O livro de Tom Slee não é uma condenação ou uma expressão de ceticismo diante do fenômeno da cooperação social. É claro que a vida social depende do fato de os indivíduos e as organizações, nas mais variadas dimensões de suas vidas (inclusive na economia), compartilharem não apenas bens e serviços, mas sobretudo informação e conhecimento. As inúmeras práticas de ajuda mútua — que vão desde o cuidado com as crianças dos vizinhos até a formação de sistemas informais de microfinanças — são generalizadas no mundo todo.

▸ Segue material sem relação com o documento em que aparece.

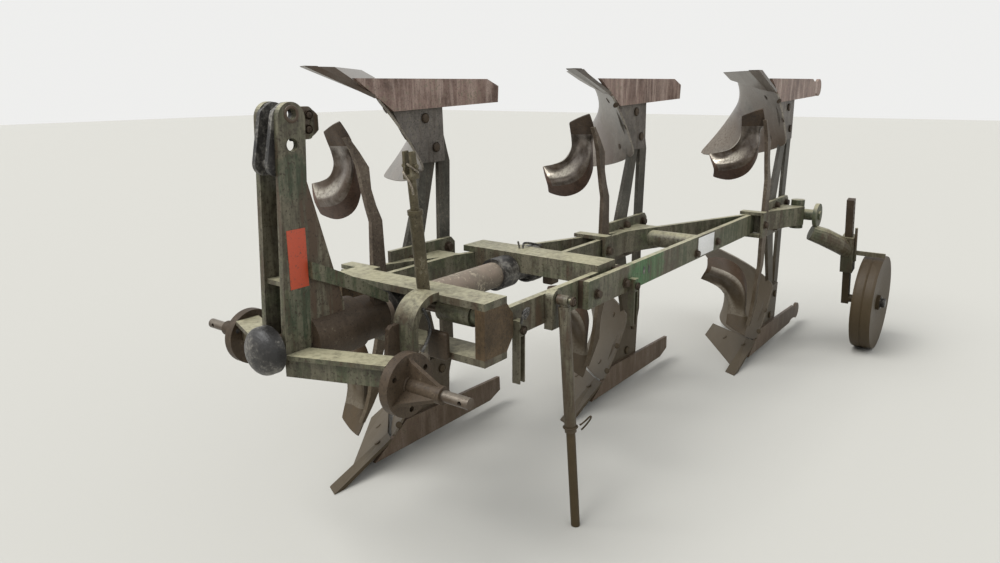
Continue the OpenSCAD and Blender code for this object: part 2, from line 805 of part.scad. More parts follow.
// Turnover cylinder between the plates of the front cross-member, and its rod.
cyl_d = 64;
cyl_x = front_x - front_w / 2;
cyl_z = axis_h + front_h - front_t - cyl_d / 2 - 3;
gland_y = 190;
rod_d = 32;
eye_y = 112;
eye_d = 46;
eye_bore = 20;
rod_in = 100;
module turnover_cylinder() {
    color("darkslategray") centred()
    difference() {
        union() {
            bar_y(cyl_x, cyl_z, cyl_d, gland_y, end_face_y - end_t - 38);
            bar_y(cyl_x, cyl_z, cyl_d - 14, gland_y, end_face_y - end_t - seat);
        }
        bar_y(cyl_x, cyl_z, rod_d + 2 * bearing_gap, gland_y - 1, gland_y + rod_in + 4);
    }
}
module cylinder_rod() {
    color("silver") centred()
    difference() {
        union() {
            bar_y(cyl_x, cyl_z, rod_d, eye_y, gland_y + rod_in - 70);
            translate([cyl_x - 22, eye_y, cyl_z]) rotate([0, 90, 0]) cylinder(d = eye_d, h = 44, $fn = fine);
        }
        translate([cyl_x - 30, eye_y, cyl_z]) rotate([0, 90, 0]) cylinder(d = eye_bore, h = 60, $fn = fine);
    }
}

module hanging_bars() {
    color("olivedrab") centred()
    for (place = [[front_rail_x - 42, front_rail_y, 6, 184], [-868, rail_y, 0, 165]])
        translate([place[0], place[1], axis_h + place[2] - place[3]]) difference() {
            cube([27, 25, place[3]]);
            translate([5, 5, -1]) cube([17, 30, place[3] - 44]);
        }
}

// Parking stand: an ear on the left rail, a hinged pipe and a telescopic leg.
stand_y = front_rail_y + ear_d + pipe_d / 2 + 4;
stand_z = axis_h + stand_pin_z;
stand_pin_d = 16;
module stand_ear() {
    color("gray") centred()
    union() {
        plate_xz(front_rail_y + ear_d, ear_d) hull() {
            translate([stand_x, stand_z]) circle(d = 54, $fn = 32);
            translate([stand_x - 27, stand_z - 90]) square([54, 20]);
        }
        bar_y(stand_x, stand_z, stand_pin_d, front_rail_y + ear_d, stand_y + pipe_d / 2 + 8);
    }
}

eye_drop = 20;
stand_eye_d = 31;
module on_stand() {
    translate([stand_x, stand_y, stand_z]) rotate([stand_lean, 0, 0]) children();
}
module stand_pipe() {
    color("olivedrab") centred()
    difference() {
        union() {
            on_stand() translate([0, 0, -pipe_len]) cylinder(d = pipe_d, h = pipe_len - eye_drop, $fn = fine);
            on_stand() translate([0, 0, -eye_drop - 4]) cylinder(d = pipe_d - 12, h = eye_drop + 4, $fn = fine);
            bar_y(stand_x, stand_z, stand_eye_d, stand_y - pipe_d / 2, stand_y + pipe_d / 2);
        }
        on_stand() translate([0, 0, -pipe_len - 1]) cylinder(d = pipe_bore, h = pipe_len - 40, $fn = fine);
        bar_y(stand_x, stand_z, stand_pin_d + 2 * bearing_gap, stand_y - 60, stand_y + 60);
    }
}
foot_t = 8;
leg_top = 232;
stand_reach = (stand_z - foot_t) / cos(stand_lean);
module stand_leg() {
    color("saddlebrown") centred()
    intersection() {
        on_stand() translate([0, 0, -stand_reach - 40])
            cylinder(d = leg_d, h = stand_reach + 40 - leg_top, $fn = fine);
        translate([stand_x - 200, stand_y - 200, 0]) cube([400, 400, 1000]);
    }
}

// Gauge wheel on its swinging arm.
arm_y = barrel_y + barrel_d / 2 + 56;
flange_t = 18;
wheel_z = wheel_d / 2;
module arm_mount() {
    color("darkolivegreen") centred()
    union() {
        translate([arm_x, barrel_y, axis_h - barrel_h / 2]) cylinder(d = barrel_d, h = barrel_h, $fn = fine);
        bar_y(arm_x, axis_h, pivot_d + 10, barrel_y + 4, arm_y - 1);
        bar_y(arm_x, axis_h, pivot_d, barrel_y, arm_y + flange_t + 8);
        plate_xy(axis_h - 30, 60) polygon([[arm_x, barrel_y - 24], [arm_x, barrel_y + 24],
            [beam_end_x, beam_face(beam_end_x) + beam_skin], [beam_end_x, beam_face(beam_end_x)]]);
    }
}

// Places along the leaning stem are measured from the wheel's axle.
module on_stem() {
    translate([wheel_x, sleeve_y, wheel_z]) rotate([0, stem_lean, 0]) children();
}
sleeve_foot = 160;
sleeve_head = 352;
sleeve_bore = 34.6;
arm_meets = 268;
scraper_x = wheel_x + 58;
scraper_z = wheel_d + 4;

// Rings of the arm: middle from the flange, direction and radius.
arm_rows = [[[14, -10, -84], [-0.4, 0.8, -0.35], 40], [[-30, 46, -110], [-0.5, 0.75, -0.4], 45],
    [[-84, 108, -150], [-0.6, 0.72, -0.35], 45],
    [[wheel_x - arm_x + arm_meets * sin(stem_lean), sleeve_y - arm_y, wheel_z - axis_h + arm_meets * cos(stem_lean)],
        [-0.6, 0.7, -0.35], 38]];
function ring(c, d, r) = let (side = unit(cross(d, [0, 0, 1])), up = unit(cross(side, d)))
    [for (a = [0:20:340]) c + side * r * cos(a) + up * r * sin(a)];
module wheel_arm() {
    half = sleeve_w / 2;
    color("darkseagreen") centred()
    difference() {
        union() {
            bar_y(arm_x, axis_h, flange_d, arm_y, arm_y + flange_t);
            translate([arm_x, arm_y, axis_h]) loft([for (row = arm_rows) ring(row[0], row[1], row[2])]);
            on_stem() translate([-half, -half, sleeve_foot]) cube([sleeve_w, sleeve_w, sleeve_head - sleeve_foot]);
            on_stem() translate([6, half + 5, sleeve_foot + 60]) cylinder(d = 13, h = 180, $fn = 32);
            on_stem() translate([8, -half - 52, sleeve_head - 12]) rotate([-90, 0, 0]) cylinder(d = 17, h = 60, $fn = 32);
            translate([scraper_x, sleeve_y - 14, scraper_z]) cube([10, wheel_y + 4 - sleeve_y + 14, 22]);
            translate([wheel_x + 40, sleeve_y - 14, scraper_z]) cube([scraper_x - wheel_x - 36, 28, 22]);
        }
        bar_y(arm_x, axis_h, pivot_d + 2 * bearing_gap, arm_y - 1, arm_y + flange_t + 12);
        on_stem() translate([-sleeve_bore / 2, -sleeve_bore / 2, 0]) cube([sleeve_bore, sleeve_bore, 600]);
    }
}

stem_w = 34;
stem_top = 548;
module wheel_stem() {
    half = stem_w / 2;
    color("saddlebrown") centred()
    union() {
        on_stem() difference() {
            translate([-half, -half, -26]) cube([stem_w, stem_w, stem_top + 26]);
            for (z = [sleeve_head + 20:26:stem_top - 18])
                translate([0, -40, z]) rotate([-90, 0, 0]) cylinder(d = 12, h = 80, $fn = 32);
        }
        bar_y(wheel_x, wheel_z, axle_d, sleeve_y + half - 1, wheel_y - 12);
    }
}

hub_d = 76;
module gauge_wheel() {
    y0 = wheel_y - wheel_w;
    color("saddlebrown") centred()
    translate([wheel_x, y0, wheel_z]) rotate([-90, 0, 0]) rotate_extrude($fn = 96)
        polygon([[axle_d / 2 + bearing_gap, 0], [hub_d / 2, 0], [hub_d / 2, wheel_w - 24],
            [wheel_d / 2 - rim_t, wheel_w - 12], [wheel_d / 2 - rim_t, 0], [wheel_d / 2 - 3, 0],
            [wheel_d / 2, 12], [wheel_d / 2, wheel_w / 2 - 5], [wheel_d / 2 - 3, wheel_w / 2],
            [wheel_d / 2, wheel_w / 2 + 5], [wheel_d / 2, wheel_w - 12], [wheel_d / 2 - 3, wheel_w],
            [wheel_d / 2 - rim_t, wheel_w], [hub_d / 2, wheel_w - 16],
            [hub_d / 2, wheel_w], [axle_d / 2 + bearing_gap, wheel_w]]);
}

mast_plates();
mast_ties();
mast_gussets();
mast_stay();
bearing_housing();
nose_cap();
hitch_beam();
hitch_discs();
hitch_pins();
top_shackle();
stop_hoop();
stop_plate();
adjusting_pole();
turnover_tube();
tube_collars();
front_cross_member();
end_blocks();
rear_cross_member();
left_rail_front();
left_rail_rear();
rail_packers();
right_rail();
main_beam();
inner_bar();
cross_tube();
leg_brackets();
legs();
frogs();
landsides();
shares();
boards_upper();
boards_lower();
skimmer_boards();
skimmer_stalks();
skimmer_clamps();
turnover_cylinder();
cylinder_rod();
hanging_bars();
stand_ear();
stand_pipe();
stand_leg();
arm_mount();
wheel_arm();
wheel_stem();
gauge_wheel();
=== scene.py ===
import json
import math
import bpy
from mathutils import Matrix, Vector


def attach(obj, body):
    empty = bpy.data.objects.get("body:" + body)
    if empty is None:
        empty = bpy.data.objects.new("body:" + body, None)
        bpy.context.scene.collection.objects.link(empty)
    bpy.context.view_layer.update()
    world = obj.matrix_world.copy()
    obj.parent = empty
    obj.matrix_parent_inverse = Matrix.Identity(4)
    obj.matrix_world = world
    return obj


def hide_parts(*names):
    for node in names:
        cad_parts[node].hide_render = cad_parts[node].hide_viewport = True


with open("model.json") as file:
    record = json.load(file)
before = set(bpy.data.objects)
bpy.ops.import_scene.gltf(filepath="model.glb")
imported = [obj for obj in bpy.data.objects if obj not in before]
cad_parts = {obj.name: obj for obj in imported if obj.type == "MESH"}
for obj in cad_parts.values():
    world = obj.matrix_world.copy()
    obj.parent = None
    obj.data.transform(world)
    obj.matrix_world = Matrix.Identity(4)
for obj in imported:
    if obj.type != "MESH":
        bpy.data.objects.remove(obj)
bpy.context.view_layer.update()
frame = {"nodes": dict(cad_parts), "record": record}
print("frame loaded", len(frame["nodes"]), "nodes")


# shader maths
class Wire:  # wraps a socket, so that sums on it become Math nodes
    def __init__(self, shade, socket):
        self.shade = shade
        self.socket = socket

    def maths(self, operation, *values):
        return self.shade.add("ShaderNodeMath", {"operation": operation}, dict(enumerate(values)))

    def __add__(self, other):
        return self.maths("ADD", self, other)

    def __sub__(self, other):
        return self.maths("SUBTRACT", self, other)

    def __rsub__(self, other):
        return self.maths("SUBTRACT", other, self)

    def __mul__(self, other):
        return self.maths("MULTIPLY", self, other)

    def above(self, edge, soft=0.05):  # 0 below the edge, 1 above it
        return self.shade.add("ShaderNodeMapRange", {"clamp": True},
                              {0: self, 1: edge - soft, 2: edge + soft, 3: 0.0, 4: 1.0})

    def below(self, edge, soft=0.05):
        return self.shade.add("ShaderNodeMapRange", {"clamp": True},
                              {0: self, 1: edge - soft, 2: edge + soft, 3: 1.0, 4: 0.0})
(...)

Além disso, no interior da cultura digital há várias plataformas em que o compartilhamento se realiza, de fato, entre pessoas ou entre empresas, sem que isso abra caminho à concentração de fortunas e de poder que marca a face hoje mais visível da Economia do Compartilhamento, e à qual Tom Slee dedica mais atenção.
Parte crescente da inovação tecnológica contemporânea apoia-se em práticas pertencentes ao knowledge commons. Da mesma forma que ocorre com inúmeras situações em que recursos naturais são geridos por comunidades como pertencentes a todos (e cujo estudo respondeu pelo prêmio Nobel de Economia a Elinor Ostrom), há um vasto campo de comuns cuja administração não é centralizada num punhado de empresas altamente lucrativas.
É claro que o avanço cada vez maior da conectividade e dos meios para que ela chegue ao maior número de pessoas pode ser benéfico. Mas a distância entre conexão e bem-estar social será tanto maior quanto mais poderosos forem os gigantes digitais que determinam as regras segundo as quais funciona o maior bem comum criado pela inteligência humana: a internet.
Contrariamente à crença dos protagonistas dominantes da Economia do Compartilhamento, a revolução digital só vai melhorar a vida das sociedades contemporâneas se ela se apoiar em real abertura, em participação transparente e em redução das desigualdades. O livro de Tom Slee é uma contribuição fundamental nesta direção.